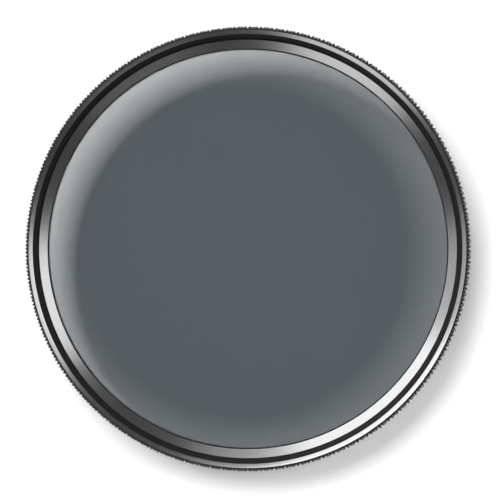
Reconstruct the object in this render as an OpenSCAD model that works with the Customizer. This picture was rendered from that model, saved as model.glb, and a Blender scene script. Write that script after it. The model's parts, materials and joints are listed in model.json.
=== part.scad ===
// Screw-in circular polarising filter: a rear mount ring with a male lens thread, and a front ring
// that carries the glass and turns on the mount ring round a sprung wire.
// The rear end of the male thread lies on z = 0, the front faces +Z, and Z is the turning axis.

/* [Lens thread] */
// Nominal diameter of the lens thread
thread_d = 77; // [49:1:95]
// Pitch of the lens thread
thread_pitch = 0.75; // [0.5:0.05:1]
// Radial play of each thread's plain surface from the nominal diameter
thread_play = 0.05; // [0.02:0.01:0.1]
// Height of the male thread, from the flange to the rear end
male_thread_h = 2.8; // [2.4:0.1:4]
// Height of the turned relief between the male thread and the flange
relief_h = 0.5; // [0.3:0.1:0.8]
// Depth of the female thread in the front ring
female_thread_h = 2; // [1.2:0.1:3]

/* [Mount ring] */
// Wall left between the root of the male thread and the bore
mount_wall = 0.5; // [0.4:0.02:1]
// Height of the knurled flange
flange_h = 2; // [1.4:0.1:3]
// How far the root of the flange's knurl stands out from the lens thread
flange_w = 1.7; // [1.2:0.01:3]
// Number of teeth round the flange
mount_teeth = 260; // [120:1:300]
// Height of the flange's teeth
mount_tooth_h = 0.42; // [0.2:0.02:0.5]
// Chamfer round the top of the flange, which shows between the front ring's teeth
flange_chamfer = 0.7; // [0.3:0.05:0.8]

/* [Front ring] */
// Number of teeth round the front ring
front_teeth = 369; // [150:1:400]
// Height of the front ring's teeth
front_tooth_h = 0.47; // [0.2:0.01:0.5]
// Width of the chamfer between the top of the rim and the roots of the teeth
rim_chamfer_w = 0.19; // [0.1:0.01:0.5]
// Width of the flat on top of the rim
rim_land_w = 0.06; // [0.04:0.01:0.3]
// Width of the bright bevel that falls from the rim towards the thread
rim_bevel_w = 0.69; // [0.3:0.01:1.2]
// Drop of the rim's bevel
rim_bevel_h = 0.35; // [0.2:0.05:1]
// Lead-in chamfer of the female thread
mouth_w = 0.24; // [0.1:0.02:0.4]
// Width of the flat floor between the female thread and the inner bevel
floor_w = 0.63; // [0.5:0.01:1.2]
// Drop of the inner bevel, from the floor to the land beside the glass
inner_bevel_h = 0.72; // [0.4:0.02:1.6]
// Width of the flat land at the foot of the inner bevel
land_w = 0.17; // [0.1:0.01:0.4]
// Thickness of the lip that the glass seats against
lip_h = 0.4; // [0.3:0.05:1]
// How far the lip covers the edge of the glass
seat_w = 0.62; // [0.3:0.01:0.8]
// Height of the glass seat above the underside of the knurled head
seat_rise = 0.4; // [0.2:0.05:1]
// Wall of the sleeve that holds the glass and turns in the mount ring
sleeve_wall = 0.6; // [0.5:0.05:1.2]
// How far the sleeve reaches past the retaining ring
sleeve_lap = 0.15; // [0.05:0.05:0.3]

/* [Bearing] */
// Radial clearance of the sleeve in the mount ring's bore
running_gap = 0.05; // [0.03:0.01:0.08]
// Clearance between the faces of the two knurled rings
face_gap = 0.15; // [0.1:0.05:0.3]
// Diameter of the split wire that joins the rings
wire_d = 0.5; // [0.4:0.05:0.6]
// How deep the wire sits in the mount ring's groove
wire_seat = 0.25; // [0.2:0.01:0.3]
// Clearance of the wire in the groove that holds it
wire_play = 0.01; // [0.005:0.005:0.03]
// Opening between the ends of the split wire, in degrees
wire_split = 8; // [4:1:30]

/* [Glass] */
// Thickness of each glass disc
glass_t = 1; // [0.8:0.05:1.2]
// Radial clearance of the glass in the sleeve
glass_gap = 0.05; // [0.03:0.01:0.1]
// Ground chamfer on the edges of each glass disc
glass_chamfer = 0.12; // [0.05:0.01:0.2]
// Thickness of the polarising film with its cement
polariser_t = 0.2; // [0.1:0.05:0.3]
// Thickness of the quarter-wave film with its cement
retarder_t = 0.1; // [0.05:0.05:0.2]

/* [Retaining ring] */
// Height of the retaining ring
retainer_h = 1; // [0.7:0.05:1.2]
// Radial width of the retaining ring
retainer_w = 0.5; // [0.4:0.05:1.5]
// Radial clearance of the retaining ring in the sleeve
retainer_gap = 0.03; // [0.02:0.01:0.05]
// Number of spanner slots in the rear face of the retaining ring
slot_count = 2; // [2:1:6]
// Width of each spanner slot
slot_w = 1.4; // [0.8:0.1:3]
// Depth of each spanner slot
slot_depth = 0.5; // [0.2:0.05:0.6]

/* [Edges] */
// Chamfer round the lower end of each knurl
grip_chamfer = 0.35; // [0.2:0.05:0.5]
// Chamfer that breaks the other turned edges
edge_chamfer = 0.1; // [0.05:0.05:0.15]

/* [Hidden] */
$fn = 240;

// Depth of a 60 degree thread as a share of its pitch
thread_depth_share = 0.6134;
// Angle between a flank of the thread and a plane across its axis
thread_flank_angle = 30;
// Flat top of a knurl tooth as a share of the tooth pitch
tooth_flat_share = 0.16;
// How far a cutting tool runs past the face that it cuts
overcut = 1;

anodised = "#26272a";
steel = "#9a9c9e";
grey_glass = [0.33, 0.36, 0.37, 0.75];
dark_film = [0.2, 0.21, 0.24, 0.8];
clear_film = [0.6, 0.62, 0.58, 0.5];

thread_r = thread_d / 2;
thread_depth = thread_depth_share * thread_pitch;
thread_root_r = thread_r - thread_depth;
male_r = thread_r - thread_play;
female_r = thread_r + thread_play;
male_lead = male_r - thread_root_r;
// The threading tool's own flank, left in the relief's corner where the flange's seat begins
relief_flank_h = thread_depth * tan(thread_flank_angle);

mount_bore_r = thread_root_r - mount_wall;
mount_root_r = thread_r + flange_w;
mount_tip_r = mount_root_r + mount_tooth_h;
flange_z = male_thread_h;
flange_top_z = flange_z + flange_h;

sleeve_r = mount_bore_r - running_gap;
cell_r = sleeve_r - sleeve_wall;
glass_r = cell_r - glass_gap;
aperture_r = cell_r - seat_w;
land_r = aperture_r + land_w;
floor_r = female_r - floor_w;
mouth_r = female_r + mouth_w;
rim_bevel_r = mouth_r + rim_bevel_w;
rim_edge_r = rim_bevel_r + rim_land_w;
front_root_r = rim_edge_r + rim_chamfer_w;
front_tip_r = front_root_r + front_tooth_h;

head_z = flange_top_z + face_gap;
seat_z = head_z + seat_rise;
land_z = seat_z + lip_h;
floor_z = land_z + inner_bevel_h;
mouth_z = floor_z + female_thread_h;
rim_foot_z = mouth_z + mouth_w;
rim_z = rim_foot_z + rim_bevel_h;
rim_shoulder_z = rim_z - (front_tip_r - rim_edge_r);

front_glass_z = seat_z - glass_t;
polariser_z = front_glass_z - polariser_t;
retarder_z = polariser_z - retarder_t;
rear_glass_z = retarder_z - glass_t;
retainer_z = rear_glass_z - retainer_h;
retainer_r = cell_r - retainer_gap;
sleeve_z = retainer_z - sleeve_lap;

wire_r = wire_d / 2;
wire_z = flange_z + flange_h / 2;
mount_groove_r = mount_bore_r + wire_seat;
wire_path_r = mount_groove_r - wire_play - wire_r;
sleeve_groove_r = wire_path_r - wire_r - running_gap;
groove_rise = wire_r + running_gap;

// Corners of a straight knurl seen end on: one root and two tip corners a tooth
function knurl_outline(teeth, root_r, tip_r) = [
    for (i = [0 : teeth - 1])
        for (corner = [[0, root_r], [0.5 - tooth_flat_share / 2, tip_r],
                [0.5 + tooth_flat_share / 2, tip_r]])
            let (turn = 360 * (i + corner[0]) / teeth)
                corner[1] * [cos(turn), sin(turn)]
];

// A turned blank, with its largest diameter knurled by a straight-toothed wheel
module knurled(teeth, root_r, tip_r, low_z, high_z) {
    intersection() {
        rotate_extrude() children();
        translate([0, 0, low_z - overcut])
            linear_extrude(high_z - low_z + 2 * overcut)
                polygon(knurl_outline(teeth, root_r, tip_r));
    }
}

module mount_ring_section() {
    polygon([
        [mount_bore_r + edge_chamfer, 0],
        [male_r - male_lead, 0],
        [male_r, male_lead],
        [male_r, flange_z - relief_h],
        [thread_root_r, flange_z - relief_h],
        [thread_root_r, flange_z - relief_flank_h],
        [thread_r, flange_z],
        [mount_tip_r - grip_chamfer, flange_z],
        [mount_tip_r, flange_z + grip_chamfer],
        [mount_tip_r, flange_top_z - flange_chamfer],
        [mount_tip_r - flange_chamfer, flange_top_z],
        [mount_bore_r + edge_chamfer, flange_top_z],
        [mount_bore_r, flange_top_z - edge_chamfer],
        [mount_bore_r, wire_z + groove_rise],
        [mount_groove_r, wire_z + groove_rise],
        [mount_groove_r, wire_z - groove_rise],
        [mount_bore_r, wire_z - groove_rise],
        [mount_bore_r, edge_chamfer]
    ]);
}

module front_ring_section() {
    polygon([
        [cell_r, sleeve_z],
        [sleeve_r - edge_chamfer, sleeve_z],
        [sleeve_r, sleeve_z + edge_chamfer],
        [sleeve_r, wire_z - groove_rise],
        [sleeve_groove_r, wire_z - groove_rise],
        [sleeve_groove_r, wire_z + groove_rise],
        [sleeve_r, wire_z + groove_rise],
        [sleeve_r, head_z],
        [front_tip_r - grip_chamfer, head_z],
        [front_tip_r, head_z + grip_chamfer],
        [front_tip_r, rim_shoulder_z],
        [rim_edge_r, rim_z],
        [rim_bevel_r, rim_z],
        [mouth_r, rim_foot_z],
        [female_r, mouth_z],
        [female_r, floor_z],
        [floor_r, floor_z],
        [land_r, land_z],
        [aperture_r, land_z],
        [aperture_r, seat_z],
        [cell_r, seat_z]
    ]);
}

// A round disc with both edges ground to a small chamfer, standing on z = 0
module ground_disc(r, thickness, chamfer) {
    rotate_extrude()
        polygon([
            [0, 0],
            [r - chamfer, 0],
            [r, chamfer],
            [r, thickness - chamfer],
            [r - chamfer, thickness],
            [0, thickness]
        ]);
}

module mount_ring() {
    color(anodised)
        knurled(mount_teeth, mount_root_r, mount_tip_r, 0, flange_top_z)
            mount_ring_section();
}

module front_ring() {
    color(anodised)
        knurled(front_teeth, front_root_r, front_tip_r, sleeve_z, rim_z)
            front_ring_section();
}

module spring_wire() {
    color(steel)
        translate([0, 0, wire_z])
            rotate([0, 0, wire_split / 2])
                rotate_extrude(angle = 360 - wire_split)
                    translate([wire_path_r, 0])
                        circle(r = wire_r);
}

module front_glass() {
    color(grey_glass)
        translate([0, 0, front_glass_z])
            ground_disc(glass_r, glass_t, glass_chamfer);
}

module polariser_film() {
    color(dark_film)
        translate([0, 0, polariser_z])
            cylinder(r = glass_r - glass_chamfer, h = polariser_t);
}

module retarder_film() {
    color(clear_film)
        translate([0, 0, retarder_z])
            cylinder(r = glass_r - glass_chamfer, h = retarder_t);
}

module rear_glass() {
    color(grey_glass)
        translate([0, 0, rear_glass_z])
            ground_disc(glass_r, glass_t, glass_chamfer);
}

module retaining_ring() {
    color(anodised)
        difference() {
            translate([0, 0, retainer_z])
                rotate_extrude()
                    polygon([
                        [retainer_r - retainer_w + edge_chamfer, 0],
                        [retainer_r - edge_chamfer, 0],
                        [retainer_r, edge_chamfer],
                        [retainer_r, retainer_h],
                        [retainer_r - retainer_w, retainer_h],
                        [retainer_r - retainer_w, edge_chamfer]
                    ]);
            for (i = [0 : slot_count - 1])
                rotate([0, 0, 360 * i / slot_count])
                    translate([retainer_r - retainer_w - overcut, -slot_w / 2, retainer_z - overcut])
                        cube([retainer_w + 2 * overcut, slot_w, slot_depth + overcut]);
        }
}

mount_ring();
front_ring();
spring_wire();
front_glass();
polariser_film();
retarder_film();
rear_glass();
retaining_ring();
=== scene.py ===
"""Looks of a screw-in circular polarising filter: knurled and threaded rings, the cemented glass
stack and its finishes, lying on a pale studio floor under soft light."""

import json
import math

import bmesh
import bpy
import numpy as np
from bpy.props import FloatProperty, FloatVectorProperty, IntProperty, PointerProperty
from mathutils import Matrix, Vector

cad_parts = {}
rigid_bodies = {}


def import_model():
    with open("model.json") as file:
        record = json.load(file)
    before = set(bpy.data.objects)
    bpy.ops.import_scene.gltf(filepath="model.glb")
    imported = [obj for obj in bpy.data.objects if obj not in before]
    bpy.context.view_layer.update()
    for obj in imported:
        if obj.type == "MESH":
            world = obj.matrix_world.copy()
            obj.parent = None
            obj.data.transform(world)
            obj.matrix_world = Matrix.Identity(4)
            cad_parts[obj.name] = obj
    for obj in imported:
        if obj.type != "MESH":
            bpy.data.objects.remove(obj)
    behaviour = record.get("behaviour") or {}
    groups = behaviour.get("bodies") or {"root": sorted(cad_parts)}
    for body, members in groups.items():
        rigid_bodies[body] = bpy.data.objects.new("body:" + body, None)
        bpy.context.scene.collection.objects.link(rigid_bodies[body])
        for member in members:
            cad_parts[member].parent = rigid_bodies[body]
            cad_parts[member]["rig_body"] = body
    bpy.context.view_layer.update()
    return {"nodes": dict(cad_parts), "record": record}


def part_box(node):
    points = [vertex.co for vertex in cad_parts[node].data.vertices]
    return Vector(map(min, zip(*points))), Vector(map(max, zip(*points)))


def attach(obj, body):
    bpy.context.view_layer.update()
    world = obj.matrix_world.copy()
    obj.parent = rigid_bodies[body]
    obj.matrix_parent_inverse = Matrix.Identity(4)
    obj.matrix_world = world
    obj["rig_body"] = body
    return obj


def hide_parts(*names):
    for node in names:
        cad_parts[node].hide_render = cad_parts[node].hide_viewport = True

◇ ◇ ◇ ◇

**Aim of the exercise**: Beginning at the first line above, repeat exactly until the line containing "the turning axis.", which is included.

**Solution for this task**:
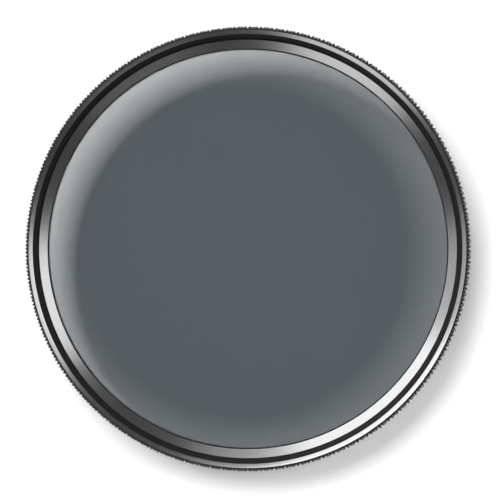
Reconstruct the object in this render as an OpenSCAD model that works with the Customizer. This picture was rendered from that model, saved as model.glb, and a Blender scene script. Write that script after it. The model's parts, materials and joints are listed in model.json.
=== part.scad ===
// Screw-in circular polarising filter: a rear mount ring with a male lens thread, and a front ring
// that carries the glass and turns on the mount ring round a sprung wire.
// The rear end of the male thread lies on z = 0, the front faces +Z, and Z is the turning axis.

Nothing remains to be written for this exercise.